Quote from: THE ZUKE on June 01, 2019, 01:03:44 PM
I understand your point of view now it is not as easy in France to find a block naked (standart coast) and it is very expensive to put together a complete block.

For us, transportation and taxes are very expensive. Because of this the basic price is almost doubled.

I do dragster but I would like to win horses without weakening the engine. That's why if I have to rebuild the engine I thought about the stroker kit.

@THE ZUKE, you could try looking for parts in Sweden, we have thousands and thousands of Mopars here, lots of parts and dealers. Shipping would be way less, and no custom fee's or taxes since wer'e EU.

THE ZUKE

Quote from: soundcontrol on June 04, 2019, 12:56:27 PM
Quote from: THE ZUKE on June 01, 2019, 01:03:44 PM
I understand your point of view now it is not as easy in France to find a block naked (standart coast) and it is very expensive to put together a complete block.

For us, transportation and taxes are very expensive. Because of this the basic price is almost doubled.

I do dragster but I would like to win horses without weakening the engine. That's why if I have to rebuild the engine I thought about the stroker kit.

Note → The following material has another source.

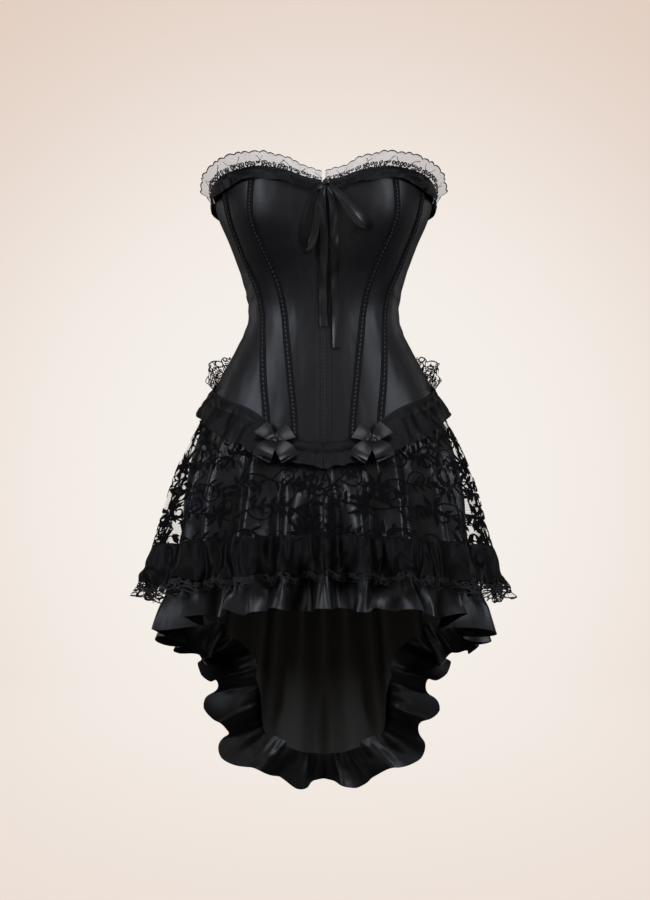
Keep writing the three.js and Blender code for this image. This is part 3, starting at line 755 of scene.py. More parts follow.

@THE ZUKE, you could try looking for parts in Sweden, we have thousands and thousands of Mopars here, lots of parts and dealers. Shipping would be way less, and no custom fee's or taxes since wer'e EU.

Thanks for the information, what would be the dealer with the most choices in Sweden?

I am going to buy a sway rear bar hotchkis and adjustable shocks hotchkis.

ledphoot

If she runs good, isn't making noise, has good compression, isn't using oil, I'd run her and build her replacement while I drive the car.